The newly appointed CEO of South Africa’s Advertising Standards Authority is rethinking the levy system as a funding mechanism for the industry body.
Advertising law specialist Gail Schimmel, who took over as acting CEO in June while the ASA was undergoing business rescue, has been appointed to the position in a permanent capacity.
The ASA, which is undergoing a restructuring process, last week proposed a funding model using a levy system. Schimmel said while the ASA had received a “really exciting amount of buy in”, it was interesting to note many marketers were “more comfortable paying a flat monthly fee to the ASA rather than using the levy system, which is causing me to rethink whether the levy system is the right one for South Africa, or whether we should rather look at a 100% direct system like Sweden”.

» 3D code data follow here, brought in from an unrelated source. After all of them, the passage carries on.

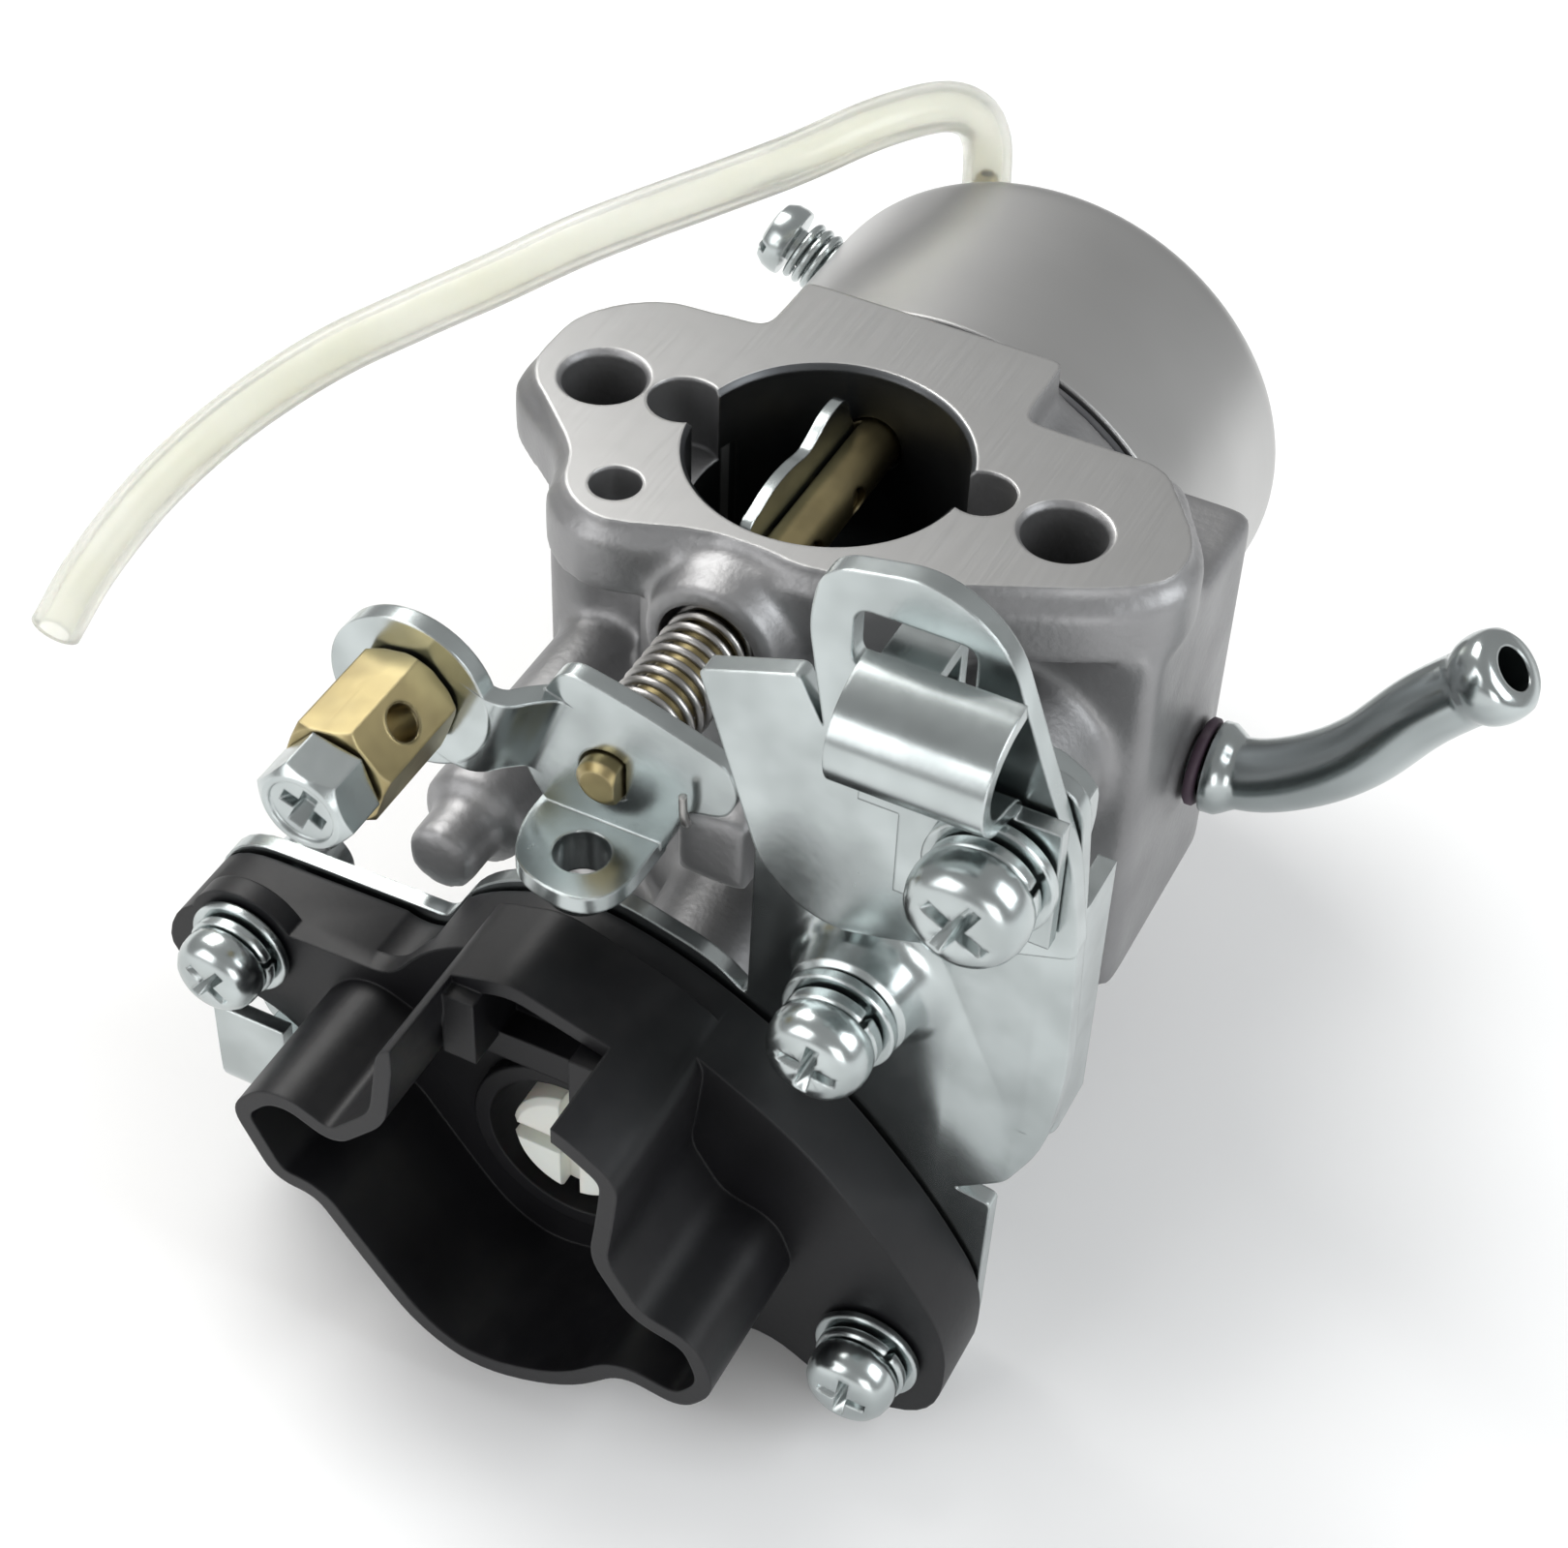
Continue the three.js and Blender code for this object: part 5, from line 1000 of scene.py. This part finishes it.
def build_motor_cup(settings):
    floor = HOLDER_Y - HOLDER_T
    plate = slab("Y", [
        (-41, 13, 5), (-38.2, 21.6, 5), (-17.6, 22.2, 2), (-13.4, 28, 4), (-4, 32.4, 6),
        (6, 30.2, 6), (15, 25.4, 5), (21, 21.2, 4), (28.4, 13.2, 4), (33.9, 5, 4), (33.6, -5.4, 6),
        (25, -7.8, 5), (17, -3, 4), (8, -8, 8), (-6, -9.6, 8), (-17, -3, 8), (-24, 7, 6),
        (-29.6, 12.4, 4)], floor, HOLDER_Y)
    rim = rounded(CUP_RIM)
    inside = offset(rim, -1.5)
    cup = prism("Y", rim, RIM_Y, HOLDER_Y - 3)
    hollow = prism("Y", inside, RIM_Y - 1, floor)
    mouth = block((-8.4, 5.6), (RIM_Y - 1, RIM_Y + 9), (25, 36))
    bosses = [rod("Y", *at, floor, floor + 2, 5.4) for at in (SCREW_LEFT, SCREW_RIGHT)]
    cup = join(plate, cup, *bosses)
    cup = cut(cup, hollow, mouth, rod("Y", 0, THROTTLE_Z, RIM_Y, HOLDER_Y + 1, 7.6),
              rod("Y", POST_L[0], POST_L[1] - 1, HOLDER_Y - 5, HOLDER_Y, 4.2),
              *[rod("Y", *at, floor - 1, HOLDER_Y + 1, 2.4) for at in (SCREW_LEFT, SCREW_RIGHT)])
    ledges = [
        block((-8.6, -5.6), (RIM_Y + 7.5, floor + 0.5), (24.2, 31.0)),
        block((2.8, 6.0), (RIM_Y + 7.5, floor + 0.5), (23.4, 29.2)),
        block((-9.6, 9.0), (RIM_Y + 11, floor + 0.5), (21.6, 24.6)),
        ring("Y", 0, THROTTLE_Z, floor - 1.6, floor + 0.4, 9.2, 7.6, 0.2),
    ]
    cup = join(cup, *ledges)
    finish(cup, "motor_cup", "housing", "black", ["motor_holder"], ease=0.25)


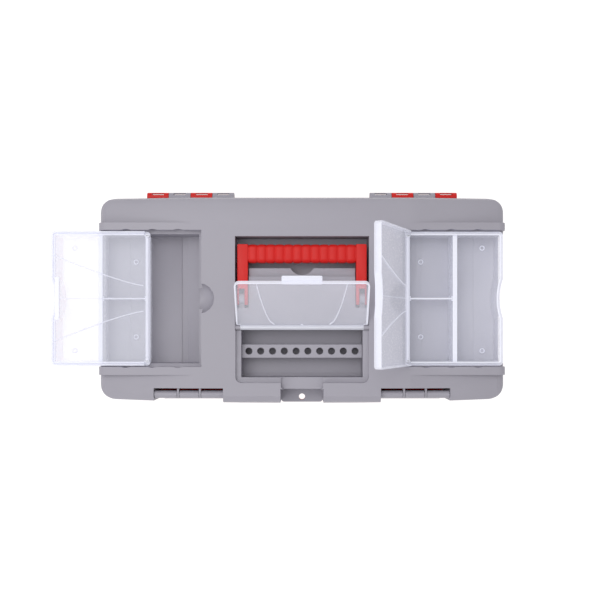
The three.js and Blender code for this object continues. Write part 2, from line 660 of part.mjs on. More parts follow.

The ASA is deeply in debt and struggling to keep its doors open, but is certainly making big strides in correcting its road to sustainability. It had a legacy debt of around R5 million rand, as well as ongoing management and legal issues when Schimmel took over. She launched an upfront funding drive to try and take care of the immediate debt, while consulting with the industry on how to fund the body in future. Supporters came to the party, and the ASA has raised R5-million. They include advertising agencies, big brands, liquor companies, airlines, marketing agencies, insurance companies…
“The supporters listed on the website are those who helped in our upfront funding drive (not the levy system). They basically pre-paid filing fees that they will then be able to use as credit should they lodge a complaint at any point in the future. Many of them probably won’t use the credit and did it as a way to help the ASA – but we wanted to be able to offer something in return for the money. We raised just over R5 million this way,” Schimmel explained.
She said most marketers the ASA had targeted so far recognised the need for the ASA and for marketers to fund it.
Challenges remain
Nevertheless, the financial challenges remain. “We have two ongoing challenges financially – we have not raised enough to pay off all our debt AND keep open, so we still have a large debt,” said Schimmel. “So the ASA needs an ongoing funding system that guarantees its survival going forward, and that provides a sufficient amount that we are also able to pay debts. That is what the levy system has been about – although as I say, it seems to be becoming more of a direct funding system.”
On the positive side, said Schimmel, the ASA had won a Supreme Court of Appeal case that found the body did have jurisdiction to consider non-members’ advertising for the guidance of its members. “This is what the ASA has held out it is entitled and obliged to do all along, and the SCA decision has restored our jurisdiction in this regard,” she said.
Another vital component was restoring and rebuilding the ASA’s relationship with the media industry. “We are planning lots of training in 2018, and looking at other ways we can fully service the marketing industry,” she said.
The ASA will also be reviewing its code in 2018. “This, along with the challenge of keeping rulings fast and of a good quality with less than half the staff, will keep us busy in 2018!”